It's redundant to say the printing industry is different today than in decades past. Look around and you'll see telltale signs of change: The way companies are consuming physical documents is radically new. While key records in highly regulated industries are still on paper, digital communication has become the medium of choice for internal memos and marketing materials alike.
The recent changes to come to the printing business haven't been the death knell some foresaw initially, however. The fact that there is no longer a built-in market for print products is changing the way service providers, equipment vendors and raw material producers operate, but it isn't driving them away. There are ways for adaptable, intelligent and agile companies to carve out new niches in the tech-savvy current marketplace. In fact, those fastest to adapt may become the new leaders of the space.
Tech and know-how, a perfect match
It's no secret that in a digital world, printers should become more IT-savvy. Everything from cloud-based systems to new printing methods to replace photogravure is worth a look. However, as WhatTheyThink columnist Jennifer Matt recently pointed out, becoming a leader in this sense means adopting a new mindset and expertise, as well as hardware and software. Companies that buy every new innovation to hit the market without considering how to integrate them or what they mean in context may end up behind their competitors.

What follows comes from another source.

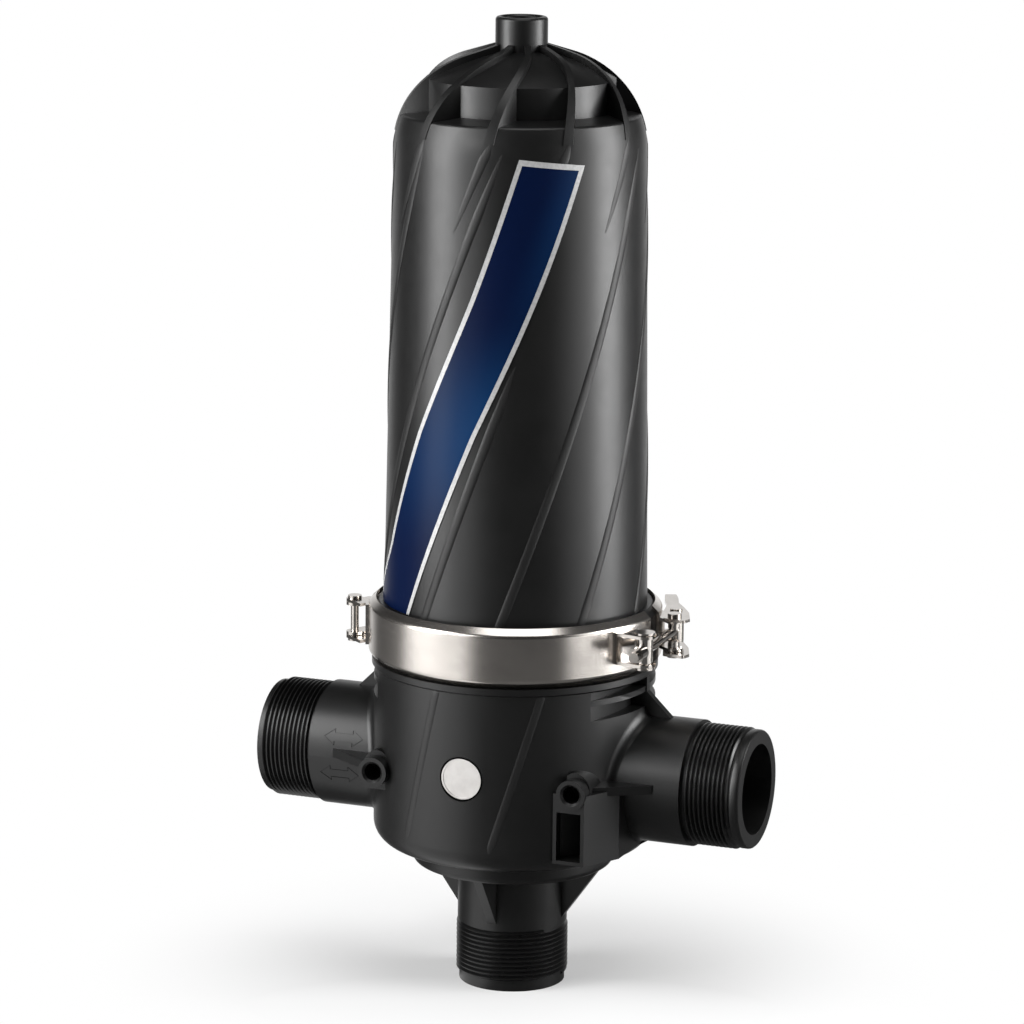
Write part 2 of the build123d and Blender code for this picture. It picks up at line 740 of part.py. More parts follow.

Matt specified that she has worked with print service providers that have taken naturally to new tech and become scalable and effective members of the industry – and has also witnessed organizations that use tech but don't understand it. The latter kind of company is feeling frustrated with the digital transition, but these businesses are their own worst enemy. No matter how powerful and user-friendly technology becomes, there will always be a case for organizations possessing internal knowledge and relevant expertise.
Right attitude for success
When it comes to the characteristics that separate adaptable and powerful print services from the pack in a tech-saturated market, the qualities aren't rare or esoteric. Matt suggested such common-sense practices as embracing the fact that important systems will keep changing and taking responsibility for integration and development issues instead of shifting blame. If organizations are ready to embrace this mature and thoughtful mindset instead of raging against the changes taking place around them, they may find themselves well-positioned to lead the next generation of printing.
The author also explained that technical department leaders should be ready to educate themselves on new systems as they debut. When it comes to cutting-edge solutions, there is no long-held training framework with all the answers. Employees need to be able to take the reins and teach themselves about the products and solutions that are revolutionizing the business. Matt made the important distinction that great IT directors today don't have to have genius-level knowledge. Instead, they should have good situational awareness, seeking relevant help when needed and picking appropriate new directions for tech.
The fact that new industry paradigms emerge every few months is one of the most important ideas to take on in such an environment. The key concept of printing today isn't "the industry has changed." Instead, think in terms of "the industry IS CHANGING." Today's online ordering systems will beget tomorrow's, and printer hardware will improve further. Companies ready for what's next are poised to succeed.
The framework of a winner
Printing Impressions contributor Philip Beyer expanded upon what it takes to run a successful and impressive business. He noted that companies showing off strong poise on the surface, winning business with their well-calculated appeal, are often organized impeccably behind the scenes. He specified that leading organizations in all fields use technology – but don't let it define them. While they stay up to date, leading organizations have codified their processes and don't let operations get random or chaotic.
The author echoed one of Matt's major points: Access to tech does not make a company successful. Every organization with a budget can bring in new printers or ordering systems. Having an effective business framework on which to hang those tech advancements is therefore a critical component of success. Beyer noted that when firms without strong defining processes purchase tech and get current IT solutions in place, it doesn't really help – they stay fundamentally haphazard.
Printing today is a wide-open field
Companies in the printing industry are still recalibrating from the changes in print's status. They'll likely be operating in a transitional climate for years to come. Some leaders will be able to thrive in this in-between space and others won't, but technology alone won't tell the tale. Some printers will have the personnel and processes to make IT work for them and embrace practices their customers like and appreciate. Others may fight against the march of time, stick with one system for too long or fall back on bad habits that tech can't erase. Those firms may feel the sting of print's evolution more than their competitors.